> **Problem requirements**
Your task is to copy the material exactly.

> **Recorded data**
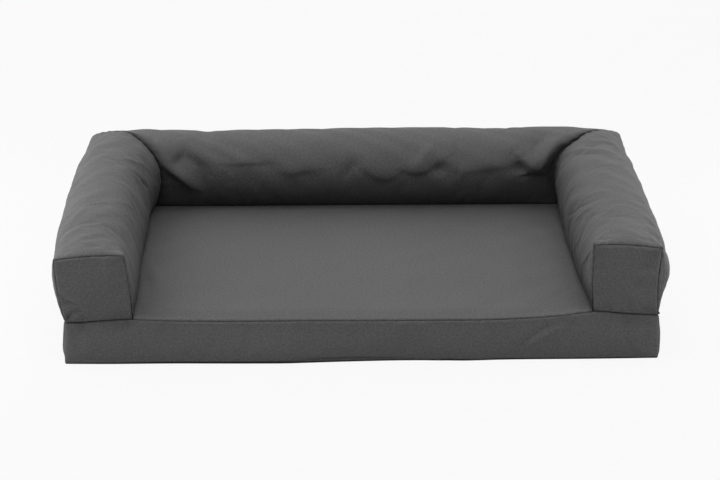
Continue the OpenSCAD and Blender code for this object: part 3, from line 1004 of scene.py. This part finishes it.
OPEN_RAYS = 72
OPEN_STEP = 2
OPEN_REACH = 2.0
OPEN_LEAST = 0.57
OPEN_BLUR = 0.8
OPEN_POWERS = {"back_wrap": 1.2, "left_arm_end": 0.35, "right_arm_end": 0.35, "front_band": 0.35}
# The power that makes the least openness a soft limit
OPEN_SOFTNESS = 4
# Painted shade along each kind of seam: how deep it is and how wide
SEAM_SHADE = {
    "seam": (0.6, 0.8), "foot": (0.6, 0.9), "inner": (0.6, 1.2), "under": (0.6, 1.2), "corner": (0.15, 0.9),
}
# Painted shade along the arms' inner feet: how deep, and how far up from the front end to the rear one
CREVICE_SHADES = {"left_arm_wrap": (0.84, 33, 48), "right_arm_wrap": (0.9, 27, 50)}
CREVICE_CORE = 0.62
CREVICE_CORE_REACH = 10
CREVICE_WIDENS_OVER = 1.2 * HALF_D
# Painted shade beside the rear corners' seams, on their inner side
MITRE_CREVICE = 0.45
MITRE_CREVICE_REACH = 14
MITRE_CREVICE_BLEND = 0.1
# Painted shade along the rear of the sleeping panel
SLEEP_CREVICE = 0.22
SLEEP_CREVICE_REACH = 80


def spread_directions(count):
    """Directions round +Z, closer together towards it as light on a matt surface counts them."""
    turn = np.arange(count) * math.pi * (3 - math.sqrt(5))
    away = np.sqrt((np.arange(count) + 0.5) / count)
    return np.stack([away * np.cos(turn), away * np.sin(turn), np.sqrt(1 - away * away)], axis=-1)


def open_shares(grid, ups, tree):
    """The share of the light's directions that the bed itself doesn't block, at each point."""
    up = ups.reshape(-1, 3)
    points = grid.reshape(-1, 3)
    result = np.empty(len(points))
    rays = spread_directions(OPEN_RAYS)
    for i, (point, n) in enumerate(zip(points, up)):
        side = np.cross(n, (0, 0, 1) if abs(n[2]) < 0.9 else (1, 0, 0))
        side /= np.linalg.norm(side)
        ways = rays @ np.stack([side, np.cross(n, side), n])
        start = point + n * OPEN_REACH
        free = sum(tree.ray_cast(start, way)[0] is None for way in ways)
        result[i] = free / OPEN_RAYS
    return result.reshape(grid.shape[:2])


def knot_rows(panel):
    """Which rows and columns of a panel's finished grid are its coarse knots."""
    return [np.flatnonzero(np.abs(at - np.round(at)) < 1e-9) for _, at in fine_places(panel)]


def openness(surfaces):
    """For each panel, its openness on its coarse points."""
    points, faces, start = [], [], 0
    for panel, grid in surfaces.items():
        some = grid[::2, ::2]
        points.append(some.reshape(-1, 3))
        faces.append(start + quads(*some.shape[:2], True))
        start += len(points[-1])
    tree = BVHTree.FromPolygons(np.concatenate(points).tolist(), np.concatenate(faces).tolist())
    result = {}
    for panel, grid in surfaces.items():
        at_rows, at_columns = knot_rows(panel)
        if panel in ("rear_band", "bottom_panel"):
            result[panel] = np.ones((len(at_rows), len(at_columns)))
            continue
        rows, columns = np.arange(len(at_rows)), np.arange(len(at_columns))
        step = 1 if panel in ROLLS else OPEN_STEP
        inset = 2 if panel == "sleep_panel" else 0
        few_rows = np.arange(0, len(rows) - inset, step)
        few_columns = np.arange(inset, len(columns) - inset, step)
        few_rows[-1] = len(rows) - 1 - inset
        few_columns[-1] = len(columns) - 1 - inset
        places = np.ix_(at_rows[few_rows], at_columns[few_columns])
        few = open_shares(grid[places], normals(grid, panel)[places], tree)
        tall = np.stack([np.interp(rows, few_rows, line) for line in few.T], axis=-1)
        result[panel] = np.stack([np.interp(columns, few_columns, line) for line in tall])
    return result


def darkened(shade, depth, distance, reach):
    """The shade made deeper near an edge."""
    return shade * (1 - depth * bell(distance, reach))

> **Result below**
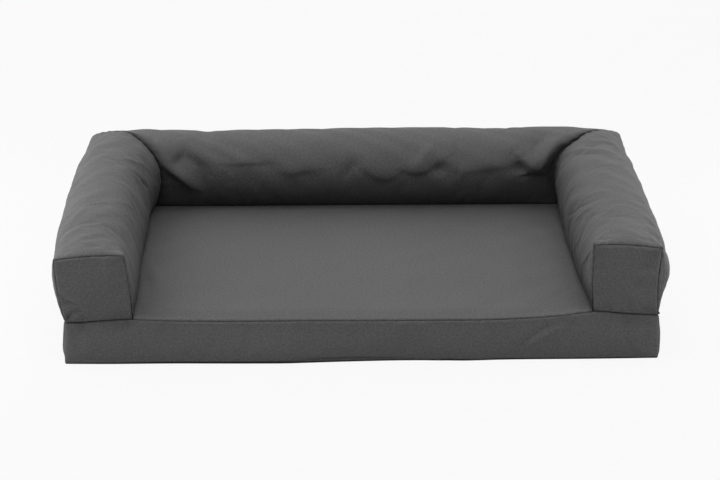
Continue the OpenSCAD and Blender code for this object: part 3, from line 1004 of scene.py. This part finishes it.
OPEN_RAYS = 72
OPEN_STEP = 2
OPEN_REACH = 2.0
OPEN_LEAST = 0.57
OPEN_BLUR = 0.8
OPEN_POWERS = {"back_wrap": 1.2, "left_arm_end": 0.35, "right_arm_end": 0.35, "front_band": 0.35}
# The power that makes the least openness a soft limit
OPEN_SOFTNESS = 4
# Painted shade along each kind of seam: how deep it is and how wide
SEAM_SHADE = {
    "seam": (0.6, 0.8), "foot": (0.6, 0.9), "inner": (0.6, 1.2), "under": (0.6, 1.2), "corner": (0.15, 0.9),
}
# Painted shade along the arms' inner feet: how deep, and how far up from the front end to the rear one
CREVICE_SHADES = {"left_arm_wrap": (0.84, 33, 48), "right_arm_wrap": (0.9, 27, 50)}
CREVICE_CORE = 0.62
CREVICE_CORE_REACH = 10
CREVICE_WIDENS_OVER = 1.2 * HALF_D
# Painted shade beside the rear corners' seams, on their inner side
MITRE_CREVICE = 0.45
MITRE_CREVICE_REACH = 14
MITRE_CREVICE_BLEND = 0.1
# Painted shade along the rear of the sleeping panel
SLEEP_CREVICE = 0.22
SLEEP_CREVICE_REACH = 80


def spread_directions(count):
    """Directions round +Z, closer together towards it as light on a matt surface counts them."""
    turn = np.arange(count) * math.pi * (3 - math.sqrt(5))
    away = np.sqrt((np.arange(count) + 0.5) / count)
    return np.stack([away * np.cos(turn), away * np.sin(turn), np.sqrt(1 - away * away)], axis=-1)


def open_shares(grid, ups, tree):
    """The share of the light's directions that the bed itself doesn't block, at each point."""
    up = ups.reshape(-1, 3)
    points = grid.reshape(-1, 3)
    result = np.empty(len(points))
    rays = spread_directions(OPEN_RAYS)
    for i, (point, n) in enumerate(zip(points, up)):
        side = np.cross(n, (0, 0, 1) if abs(n[2]) < 0.9 else (1, 0, 0))
        side /= np.linalg.norm(side)
        ways = rays @ np.stack([side, np.cross(n, side), n])
        start = point + n * OPEN_REACH
        free = sum(tree.ray_cast(start, way)[0] is None for way in ways)
        result[i] = free / OPEN_RAYS
    return result.reshape(grid.shape[:2])


def knot_rows(panel):
    """Which rows and columns of a panel's finished grid are its coarse knots."""
    return [np.flatnonzero(np.abs(at - np.round(at)) < 1e-9) for _, at in fine_places(panel)]


def openness(surfaces):
    """For each panel, its openness on its coarse points."""
    points, faces, start = [], [], 0
    for panel, grid in surfaces.items():
        some = grid[::2, ::2]
        points.append(some.reshape(-1, 3))
        faces.append(start + quads(*some.shape[:2], True))
        start += len(points[-1])
    tree = BVHTree.FromPolygons(np.concatenate(points).tolist(), np.concatenate(faces).tolist())
    result = {}
    for panel, grid in surfaces.items():
        at_rows, at_columns = knot_rows(panel)
        if panel in ("rear_band", "bottom_panel"):
            result[panel] = np.ones((len(at_rows), len(at_columns)))
            continue
        rows, columns = np.arange(len(at_rows)), np.arange(len(at_columns))
        step = 1 if panel in ROLLS else OPEN_STEP
        inset = 2 if panel == "sleep_panel" else 0
        few_rows = np.arange(0, len(rows) - inset, step)
        few_columns = np.arange(inset, len(columns) - inset, step)
        few_rows[-1] = len(rows) - 1 - inset
        few_columns[-1] = len(columns) - 1 - inset
        places = np.ix_(at_rows[few_rows], at_columns[few_columns])
        few = open_shares(grid[places], normals(grid, panel)[places], tree)
        tall = np.stack([np.interp(rows, few_rows, line) for line in few.T], axis=-1)
        result[panel] = np.stack([np.interp(columns, few_columns, line) for line in tall])
    return result


def darkened(shade, depth, distance, reach):
    """The shade made deeper near an edge."""
    return shade * (1 - depth * bell(distance, reach))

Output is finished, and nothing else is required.